As I stated earlier, rooting out corruption should be the top priority for any State legislator in Illinois. It's not just Mike Madigan, but, his allies and enablers in the Democratic Party that continue this "self dealing" culture. Leader term limits have already been implemented in Senate Chamber Rules; at least for as long as the majority party wants to keep that rule. I support setting term limits for all legislators in Illinois by law.

Following are two ways we can move forward in Illinois:

1. Ending the revolving door for State legislators who retire from elected office for more lucrative positions as lobbyists. There should be a time buffer of at least a year between positions.

2. Term Limits for legislators. The position of State Senator or Representative was never designed to be a career.

5. What should lawmakers be doing to stem out-migration from Illinois?

If we want to encourage population growth, we need to increase business investment. People live where they can get good paying jobs and raise a family in a safe and positive environment. If we bring more jobs to Illinois we will bring back the population and expand the tax base.

6. Do you believe climate change is caused by human activity? What steps should government be taking to address the issue?

I am not a climate scientist. I think America is the greatest nation in the world with an economy and wealth never seen before in history. With this leadership role in the world, we need to set the example for conservation and preserving our great resources for future generations.

However, an extreme view of climate change has taken over the Democratic Party; They advocate for the total reorganization of our energy infrastructure without, what I see, any viable alternatives. This reorganization would cost the taxpayers of Illinois even more of their hard-earned money as well as create a less reliable energy infrastructure.

Until I see an alternative energy plan that benefits our conservation efforts as well as our economic strength as a state and nation, I will continue to support a strong and efficient energy policy and protect our communities from service interruptions and additional tax burden.

7. The graduated income tax is designed with the intent to reduce taxes for 97 percent of Illinoisans. Do you believe that will happen? Why or why not? What assurances can you offer voters?

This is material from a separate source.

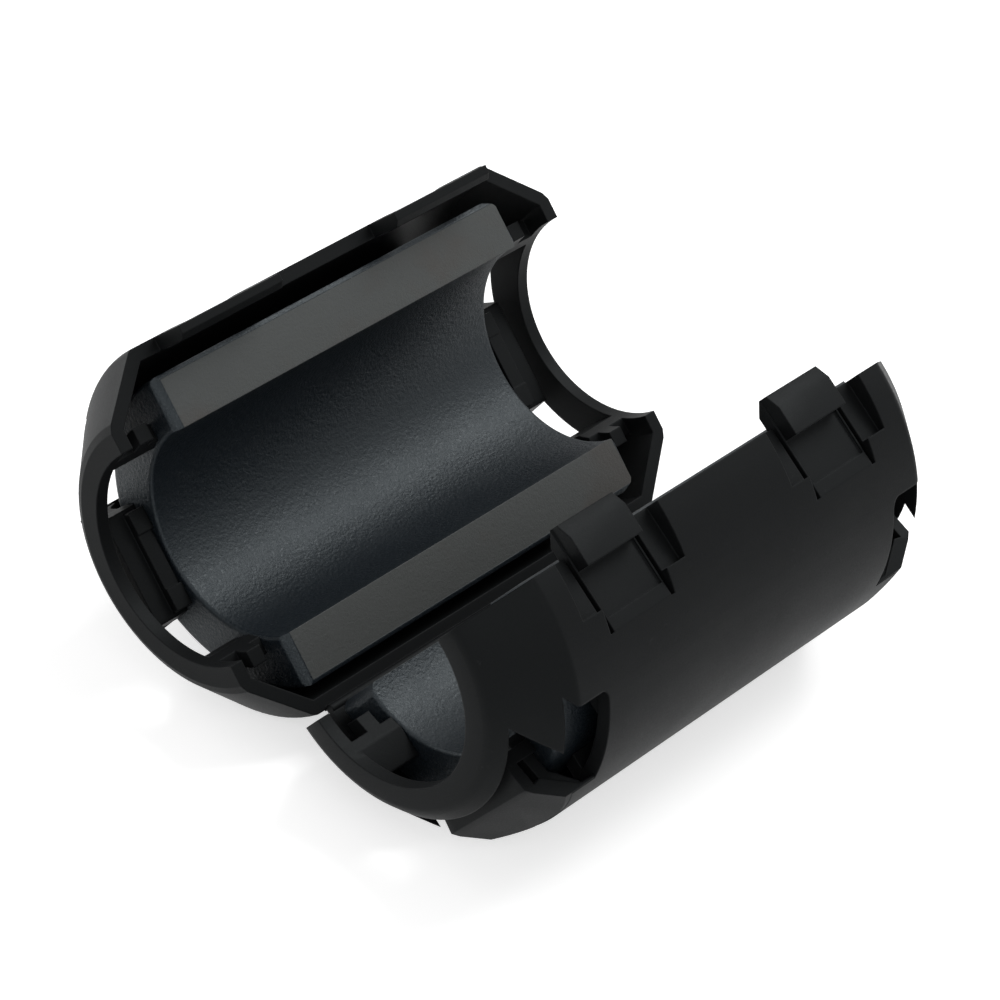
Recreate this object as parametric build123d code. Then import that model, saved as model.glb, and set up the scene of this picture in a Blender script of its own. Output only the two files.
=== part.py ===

I am opposed to the graduated income tax and I expect that ballot measure to fail. I plan to spend a significant amount of time campaigning against it. Any increase in revenues that the State takes in should be put against our debt. I am also a fan of dedicated funding streams for programs like education, infrastructure and law enforcement. Those are core expenses that need to be property funded. I would also support and advocate for an audit to find efficiencies and start to dig our way out of our financial situation.